** START OF Provided data **

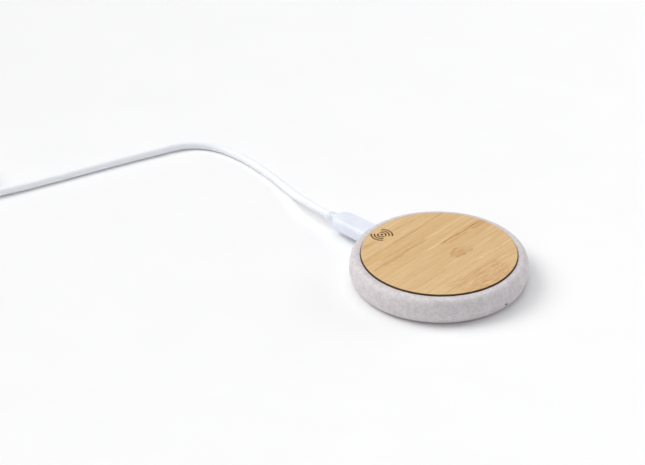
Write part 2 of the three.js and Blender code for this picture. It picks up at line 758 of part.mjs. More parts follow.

** END OF Provided data **
** START OF Provided data **

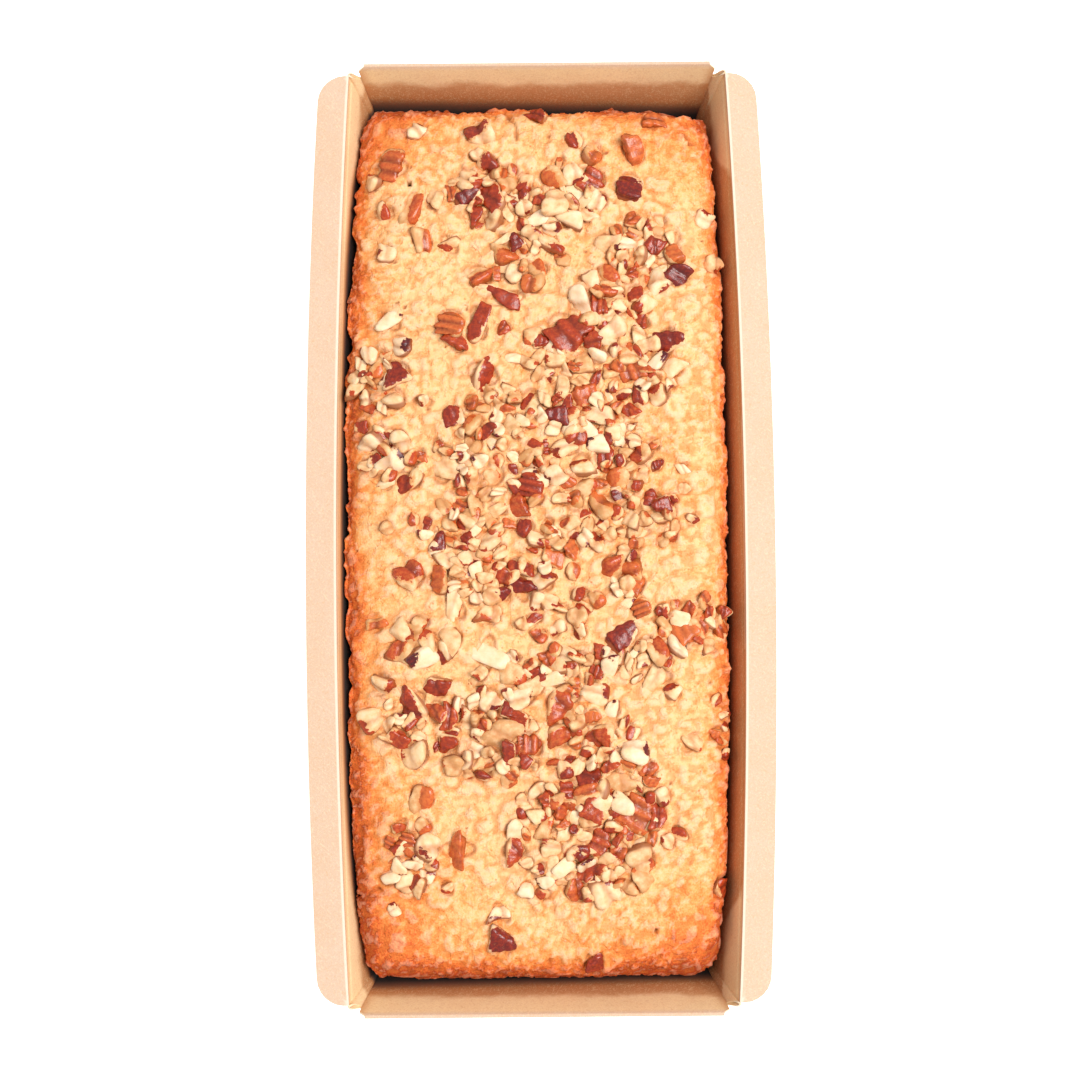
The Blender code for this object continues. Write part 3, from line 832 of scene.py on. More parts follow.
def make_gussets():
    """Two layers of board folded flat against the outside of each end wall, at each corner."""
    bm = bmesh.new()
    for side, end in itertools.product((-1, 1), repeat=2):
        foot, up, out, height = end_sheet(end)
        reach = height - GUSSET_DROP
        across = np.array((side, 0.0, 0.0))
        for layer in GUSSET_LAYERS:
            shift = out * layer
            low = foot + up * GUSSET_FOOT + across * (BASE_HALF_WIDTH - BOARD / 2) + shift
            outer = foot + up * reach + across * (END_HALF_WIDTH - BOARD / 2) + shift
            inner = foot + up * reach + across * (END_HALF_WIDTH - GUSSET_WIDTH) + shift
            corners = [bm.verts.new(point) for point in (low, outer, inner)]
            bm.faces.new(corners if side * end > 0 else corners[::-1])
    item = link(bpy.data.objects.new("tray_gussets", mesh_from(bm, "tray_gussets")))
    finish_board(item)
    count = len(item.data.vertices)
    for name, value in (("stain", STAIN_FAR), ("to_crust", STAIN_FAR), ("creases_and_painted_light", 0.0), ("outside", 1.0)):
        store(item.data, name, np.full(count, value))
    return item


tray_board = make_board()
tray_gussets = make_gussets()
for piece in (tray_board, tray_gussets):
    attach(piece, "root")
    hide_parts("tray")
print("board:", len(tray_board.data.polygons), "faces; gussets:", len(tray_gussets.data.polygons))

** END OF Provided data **

▶ _Task prompt_
Tally how many lines of the records hold the word "piece". Answer with the number only.

▶ _Response to the task_
2